But decades of migration have transformed the social fabric and politics of Calgary, Alberta’s biggest city, which elected a Muslim mayor more than a decade ago. Today, about one-third of the city’s residents are Black, people of color, or Indigenous, according to City Hall.
Mr. Coy said tensions between the old and new Alberta had boiled over into racism at the fire department, Canada’s third-largest, where, he said, a culture of nepotism still held sway.
This summer, after thousands of antiracism protesters took to the streets of Calgary, the city held three days of public hearings on the issue of local systemic racism.
Among those testifying was Shannon Pennington, a veteran firefighter. He described an episode about a decade ago, when a large pink panther stuffed toy was smeared with black shoe polish on its face and hands, and hung with a rope around its neck from the rafters of Calgary’s Fire Station 5. The toy was wearing a uniform belonging to a Black firefighter.
“It was a mock lynching,” said Mr. Coy, who said he counseled the Black firefighter. “I was outraged but the victim didn’t want to do anything because he feared a backlash.” The alleged victim did not return phone calls.

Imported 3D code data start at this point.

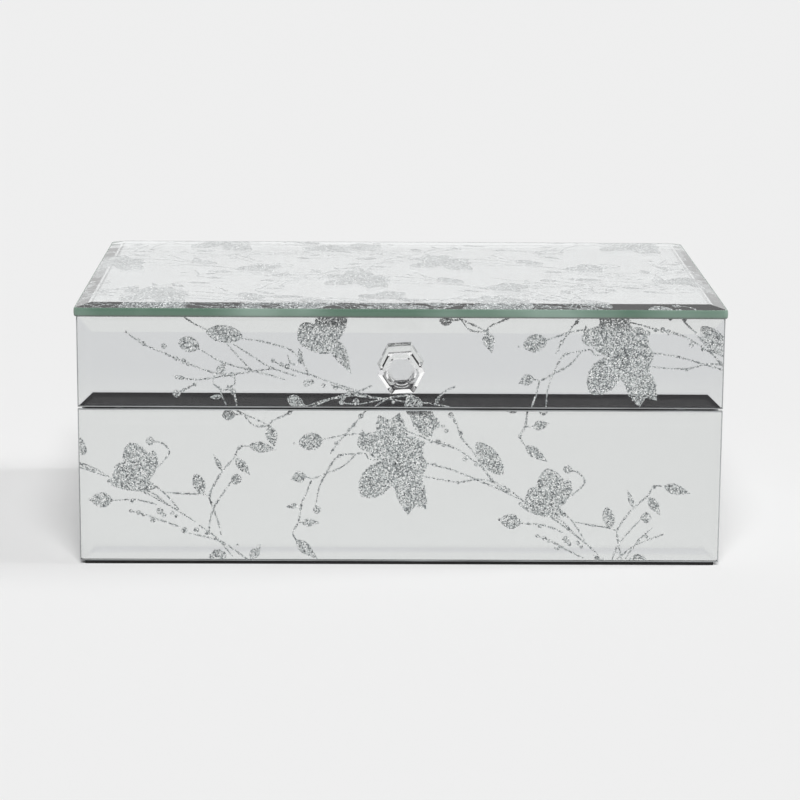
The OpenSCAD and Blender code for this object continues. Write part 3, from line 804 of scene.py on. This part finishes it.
@dataclass
class MirrorPanel:
    """A bevelled glass panel of the CAD frame, with its silvering, its print and its ground edges."""

    node: str
    facing: Facing
    sprays: tuple[Spray, ...] = ()
    corner_r: float = 0.0
    edge: GroundEdge = field(default_factory=lambda: GroundEdge("grey_glass_edge", "#8B8D8D", "#A6A9AA"))
    glass: ClearGlass = field(default_factory=ClearGlass)
    bevel_w: float = 6.5
    bevel_drop: float = 1.5
    silver_gap: float = 0.01
    silver_t: float = 0.02
    silver_margin: float = 0.15
    print_gap: float = 0.06
    print_step: float = 1e-4
    arris_w: float = 0.45
    edge_t: float = 0.02
    edge_swell: float = 0.0
    edge_steps: int = 13
    # Height of a band of painted shade at the foot of the edge, for the dark line under it; none when 0
    painted_shade_h: float = 0.0
    ink: GlitterInk = field(default_factory=GlitterInk)

    def __post_init__(self) -> None:
        """Take the panel's size and place from the frame."""
        low, high = (np.array(corner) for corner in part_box(self.node))
        axes = self.facing.axes
        self.size = np.abs(axes @ (high - low)) / MM
        middle = (low + high) / 2
        self.origin = middle - axes[2] * self.size[2] * MM / 2
        self.body = "lid" if self.node.startswith("lid") else "base"

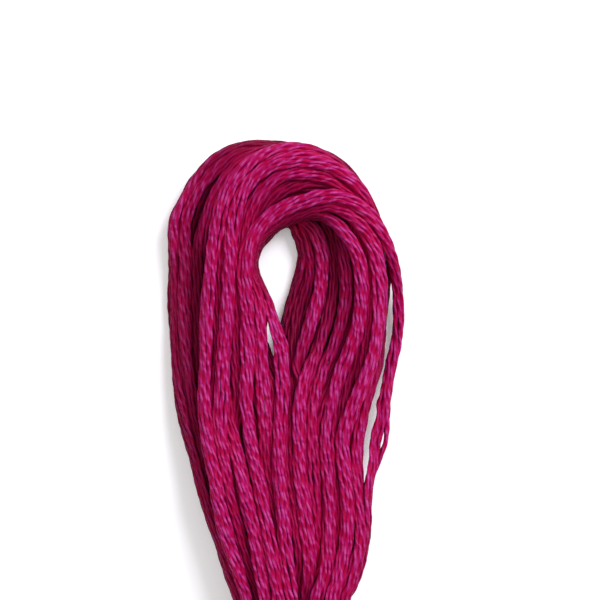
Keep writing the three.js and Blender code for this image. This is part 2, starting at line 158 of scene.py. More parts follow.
        (252, 600, 4.8), (243, 560, 3.8), (233, 510, 2.4), (222, 470, 1.4), (214, 430, 0.75), (213, 390, 0.65),
        (215, 345, 0.62), (217.5, 303, 0.62), (220, 265, 0.62), (223, 237, 0.7), (229, 207, 1.0),
        (241, 185, 1.3), (260, 173, 1.6), (286, 172, 1.9), (310, 181, 2.1), (326, 197, 2.2), (336, 214, 2.0),
        (341, 235, 1.8), (343.5, 253, 1.65), (345, 272, 1.55), (345.5, 292, 1.5), (343, 312, 1.45),
        (338.5, 333, 1.4), (331, 352, 1.2), (322, 369, 0.9), (315.5, 388, 0.4), (312, 410, 0.15),
        (311, 435, 0.1), (311, 460, 0.1), (311.5, 485, 0.1), (314, 508, 0.15), (316, 530, 0.2),
        (316, 552, 0.45), (312, 575, 1.3), (308, 600, 2.3)],
    "eye_side": [
        (290, 600, 2.9), (283, 560, 2.2), (277, 510, 1.5), (273.5, 460, 1.0), (272.5, 420, 0.85),
        (272.5, 385, 0.9), (269.5, 360, 1.3), (260, 332, 2.0), (251, 302, 2.8), (250, 270, 3.2),
        (257, 243, 3.2), (269, 229, 3.2), (281, 221, 3.2), (291, 222, 3.2), (296.5, 233, 3.1), (301, 244, 3.0),
        (302.5, 254, 3.0), (301, 266, 3.0), (297, 278, 3.1), (293.5, 290, 3.1), (290, 302, 3.1),
        (286.5, 316, 2.9), (283, 334, 2.6), (279.5, 356, 2.3), (278, 385, 2.1), (280, 425, 2.0), (284, 470, 2.0),
        (292, 530, 2.2), (298, 600, 3.0)],
}
# Where a turn lies in full view, as d from and to, on the left and on the right leg or crown.
SHOWN = {
    "edge": ((600, 140), None), "band": ((520, 150), None), "under_band": ((245, 146), None),
    "left_one": ((600, 140), (600, 385)), "left_two": ((545, 150), None), "crown_one": ((340, 165), None),
    "crown_two": ((248, 175), None), "rim_and_slack": ((600, 190), (520, 190)), "rim_under": ((425, 310), (600, 200)),
    "crossing": ((600, 300), (600, 205)), "rising": ((600, 430), (372, 215)), "inner_mid": (None, (570, 245)),
    "inner_one": (None, (560, 215)), "mid_back": ((435, 235), (555, 235)), "eye_side": ((470, 365), (340, 215)),
}
# The turns that stay inside: how far across (0 inner edge, 1 outer edge) and how high (0 floor,
# 1 top) on the left leg, at the crown and on the right leg.
INSIDE = [
    # left        crown       right
    ((.55, .60), (.55, .55), (.66, .42)),
    ((.38, .62), (.38, .50), (.78, .50)),
    ((.80, .32), (.82, .36), (.56, .28)),
    ((.62, .38), (.64, .35), (.82, .28)),
    ((.92, .16), (.90, .18), (.84, .08)),
    ((.70, .12), (.72, .12), (.70, .15)),
    ((.50, .12), (.50, .12), (.44, .02)),
    ((.31, .16), (.28, .20), (.30, .02)),
    ((.12, .12), (.14, .12), (.11, .02)),
]
# Edges of the two legs at each d, and of the crown at each angle about its middle.
LEG_D = (262, 300, 350, 400, 450, 500, 550, 600)
LEFT_OUT = (167, 167, 170, 174, 184, 199, 214, 231)
LEFT_IN = (256, 259, 262, 270, 274, 281, 288, 296)
RIGHT_OUT = (388, 387, 382, 374, 366, 370, 366, 350)
RIGHT_IN = (296, 285, 277, 276, 278, 284, 291, 296)
CROWN_MIDDLE = (279, 262)
CROWN_ANGLE = (150, 120, 90, 60, 30)
CROWN_IN = (24, 29, 36, 30, 24)
CROWN_OUT = (117, 122, 119, 118, 110)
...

Elder Doreen Spence, 83, an Indigenous nurse who counsels minority firefighters, also testified about the case of Barry Dawson, an Indigenous firefighter, who rose to the rank of captain and who took his own life in November 2017, at age 47. Ms. Spence, who had dinner with Mr. Dawson the night before he died, said in an interview that he had told her about being bullied repeatedly about his hair, which he wore long to honor his culture.